- Required work -
Without altering anything, repeat each of the records.

- Data entries -

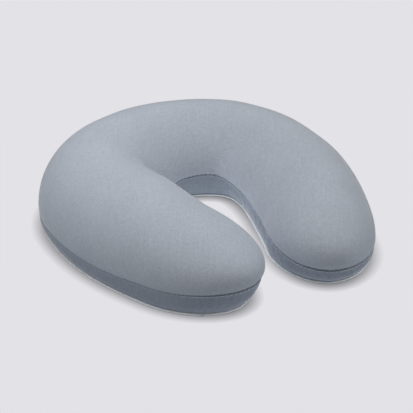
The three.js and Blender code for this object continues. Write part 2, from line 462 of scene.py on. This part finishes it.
def band_profile(ring):
    """The band's closed half section: up its outer face, over the rolled lip and down inside."""
    seam = ring.seam[:, None]
    low = CLOTH + GAP
    top = seam - LIP_ROLL
    level = np.linspace(0, 1, BAND_POINTS)[None, :]
    height = lerp(low, top, level)
    lip = ring.lip[:, None] * np.exp(-(((seam - height) / LIP_REACH) ** 2))
    turned_in = BAND_FOOT.turned_in * np.exp(-(((height - low) / BAND_FOOT.reach) ** 2))
    bulge = BAND_BULGE * np.sin(level * math.pi)
    face = band_offset(ring, height) + lip + bulge - turned_in

    turn = np.linspace(LIP_ROLL_START, math.pi / 2, LIP_POINTS)[None, :]
    lip_distance = face[:, -1:] - ring.seam_depth[:, None] * (1 - np.cos(turn))
    lip_height = top + (LIP_ROLL - LIP_BELOW_SEAM) * np.sin(turn)
    outer = np.hstack([face, lip_distance])
    heights = np.hstack([height, lip_height])
    inner = np.minimum(outer, face[:, -1:]) - CLOTH
    return np.hstack([outer, inner[:, ::-1]]), np.hstack([heights, heights[:, ::-1]])


def base_profile(ring):
    """The base panel's half section, with a rounded rim that stands clear of the surface."""
    rim = band_offset(ring, np.full_like(ring.seam[:, None], CLOTH)) + FOOT_RIM
    turn = np.radians(np.linspace(-90, 90, RIM_POINTS))[None, :]
    edge_distance = rim - RIM_TURN * (1 - np.cos(turn))
    edge_height = CLOTH - RIM_TURN * (1 - np.sin(turn)) + 0 * rim
    under = np.array([[0, 0.5, 1]])
    under_distance = rim - RIM_TURN - RIM_UNDERCUT * (1 - under**2)
    under_height = (CLOTH - 2 * RIM_TURN) * under + 0 * rim
    across = np.linspace(0, 1, BASE_STEPS + 1)[None, :-1]
    low_across = across * (rim - RIM_TURN - RIM_UNDERCUT)
    high_across = across[:, ::-1] * (rim - RIM_TURN)
    distance = np.hstack([low_across, under_distance[:, :-1], edge_distance, high_across])
    height = np.hstack([0 * low_across, under_height[:, :-1], edge_height, CLOTH + 0 * high_across])
    return distance, height


def folds_along(ring, kind):
    """Small folds that the sewing leaves in the cloth, once round the seam: where each meets the
    seam, how deep and wide it is and how far it leans."""
    maker = random.Random(kind.seed)
    folds = []
    place = maker.uniform(*kind.apart)
    while place < ring.seam_length:
        sizes = [maker.uniform(*size) for size in (kind.depth, kind.width, kind.lean)]
        folds.append((place, *sizes))
        place += maker.uniform(*kind.apart)
    return folds


def folded_in(ring, away, kind):
    """How far folds of this kind press the cloth in, at these distances away from the seam."""
    pressed = np.zeros_like(away)
    for place, depth, width, lean in folds_along(ring, kind):
        along = ring.along_seam[:, None] - place - lean * away
        along = (along + ring.seam_length / 2) % ring.seam_length - ring.seam_length / 2
        pressed += depth * np.exp(-((along / width) ** 2))
    return pressed * np.exp(-((away / kind.reach) ** 2)) * eased(*kind.start, away)


def profile_normals(distance, height):
    """Outward directions of a half section's points, in its own upright plane."""
    out = np.gradient(height, axis=1)
    up = -np.gradient(distance, axis=1)
    length = np.maximum(np.hypot(out, up), 1e-9)
    return out / length, up / length


def uneven_filling(points):
    """The filling's soft unevenness, as heights over the crown: a few crossed waves."""
    maker = random.Random(UNEVEN_SEED)
    total = np.zeros(points.shape[:-1])
    for _ in range(UNEVEN_WAVES):
        length = maker.uniform(*UNEVEN_LENGTH)
        heading = maker.uniform(0, 2 * math.pi)
        start = maker.uniform(0, 2 * math.pi)
        run = points[..., 0] * math.cos(heading) + points[..., 1] * math.sin(heading)
        total += np.sin(2 * math.pi * run / length + start)
    return UNEVEN_HEIGHT * total / math.sqrt(UNEVEN_WAVES)


def placed(ring, distance, height):
    """Points in space from each half section's distances and heights."""
    flat = ring.foot[:, None, :] + ring.facing[:, None, :] * distance[:, :, None]
    return np.concatenate([flat, height[:, :, None]], axis=2)


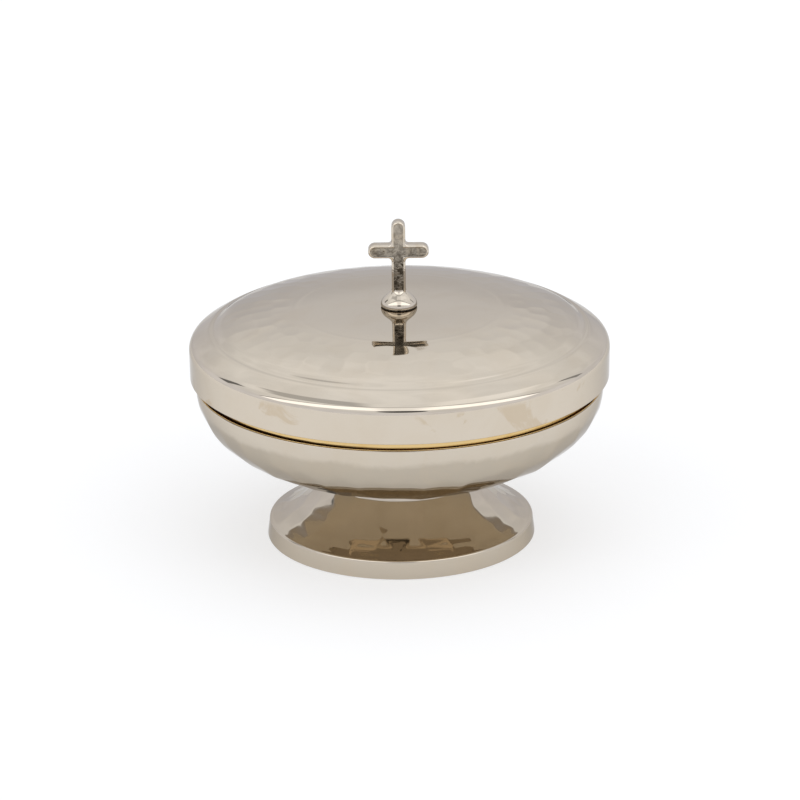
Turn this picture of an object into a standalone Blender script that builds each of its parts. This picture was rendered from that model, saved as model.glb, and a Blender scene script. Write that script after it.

- Final answer -
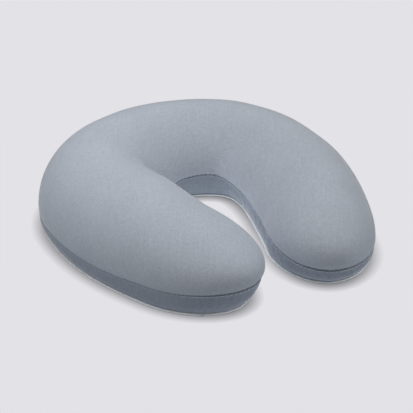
The three.js and Blender code for this object continues. Write part 2, from line 462 of scene.py on. This part finishes it.
def band_profile(ring):
    """The band's closed half section: up its outer face, over the rolled lip and down inside."""
    seam = ring.seam[:, None]
    low = CLOTH + GAP
    top = seam - LIP_ROLL
    level = np.linspace(0, 1, BAND_POINTS)[None, :]
    height = lerp(low, top, level)
    lip = ring.lip[:, None] * np.exp(-(((seam - height) / LIP_REACH) ** 2))
    turned_in = BAND_FOOT.turned_in * np.exp(-(((height - low) / BAND_FOOT.reach) ** 2))
    bulge = BAND_BULGE * np.sin(level * math.pi)
    face = band_offset(ring, height) + lip + bulge - turned_in

    turn = np.linspace(LIP_ROLL_START, math.pi / 2, LIP_POINTS)[None, :]
    lip_distance = face[:, -1:] - ring.seam_depth[:, None] * (1 - np.cos(turn))
    lip_height = top + (LIP_ROLL - LIP_BELOW_SEAM) * np.sin(turn)
    outer = np.hstack([face, lip_distance])
    heights = np.hstack([height, lip_height])
    inner = np.minimum(outer, face[:, -1:]) - CLOTH
    return np.hstack([outer, inner[:, ::-1]]), np.hstack([heights, heights[:, ::-1]])


def base_profile(ring):
    """The base panel's half section, with a rounded rim that stands clear of the surface."""
    rim = band_offset(ring, np.full_like(ring.seam[:, None], CLOTH)) + FOOT_RIM
    turn = np.radians(np.linspace(-90, 90, RIM_POINTS))[None, :]
    edge_distance = rim - RIM_TURN * (1 - np.cos(turn))
    edge_height = CLOTH - RIM_TURN * (1 - np.sin(turn)) + 0 * rim
    under = np.array([[0, 0.5, 1]])
    under_distance = rim - RIM_TURN - RIM_UNDERCUT * (1 - under**2)
    under_height = (CLOTH - 2 * RIM_TURN) * under + 0 * rim
    across = np.linspace(0, 1, BASE_STEPS + 1)[None, :-1]
    low_across = across * (rim - RIM_TURN - RIM_UNDERCUT)
    high_across = across[:, ::-1] * (rim - RIM_TURN)
    distance = np.hstack([low_across, under_distance[:, :-1], edge_distance, high_across])
    height = np.hstack([0 * low_across, under_height[:, :-1], edge_height, CLOTH + 0 * high_across])
    return distance, height


def folds_along(ring, kind):
    """Small folds that the sewing leaves in the cloth, once round the seam: where each meets the
    seam, how deep and wide it is and how far it leans."""
    maker = random.Random(kind.seed)
    folds = []
    place = maker.uniform(*kind.apart)
    while place < ring.seam_length:
        sizes = [maker.uniform(*size) for size in (kind.depth, kind.width, kind.lean)]
        folds.append((place, *sizes))
        place += maker.uniform(*kind.apart)
    return folds


def folded_in(ring, away, kind):
    """How far folds of this kind press the cloth in, at these distances away from the seam."""
    pressed = np.zeros_like(away)
    for place, depth, width, lean in folds_along(ring, kind):
        along = ring.along_seam[:, None] - place - lean * away
        along = (along + ring.seam_length / 2) % ring.seam_length - ring.seam_length / 2
        pressed += depth * np.exp(-((along / width) ** 2))
    return pressed * np.exp(-((away / kind.reach) ** 2)) * eased(*kind.start, away)


def profile_normals(distance, height):
    """Outward directions of a half section's points, in its own upright plane."""
    out = np.gradient(height, axis=1)
    up = -np.gradient(distance, axis=1)
    length = np.maximum(np.hypot(out, up), 1e-9)
    return out / length, up / length


def uneven_filling(points):
    """The filling's soft unevenness, as heights over the crown: a few crossed waves."""
    maker = random.Random(UNEVEN_SEED)
    total = np.zeros(points.shape[:-1])
    for _ in range(UNEVEN_WAVES):
        length = maker.uniform(*UNEVEN_LENGTH)
        heading = maker.uniform(0, 2 * math.pi)
        start = maker.uniform(0, 2 * math.pi)
        run = points[..., 0] * math.cos(heading) + points[..., 1] * math.sin(heading)
        total += np.sin(2 * math.pi * run / length + start)
    return UNEVEN_HEIGHT * total / math.sqrt(UNEVEN_WAVES)


def placed(ring, distance, height):
    """Points in space from each half section's distances and heights."""
    flat = ring.foot[:, None, :] + ring.facing[:, None, :] * distance[:, :, None]
    return np.concatenate([flat, height[:, :, None]], axis=2)


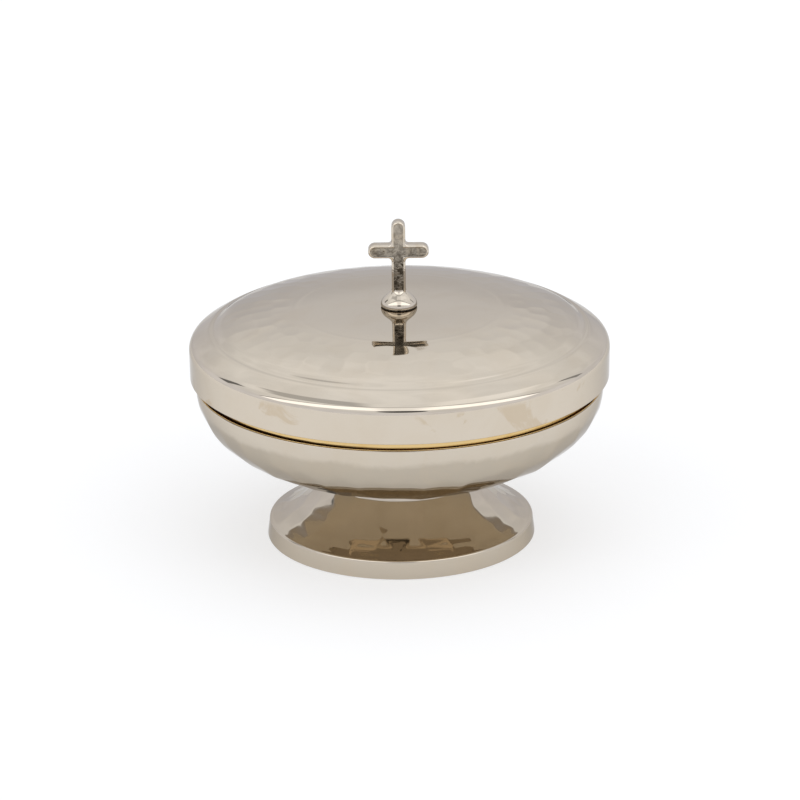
Turn this picture of an object into a standalone Blender script that builds each of its parts. This picture was rendered from that model, saved as model.glb, and a Blender scene script. Write that script after it.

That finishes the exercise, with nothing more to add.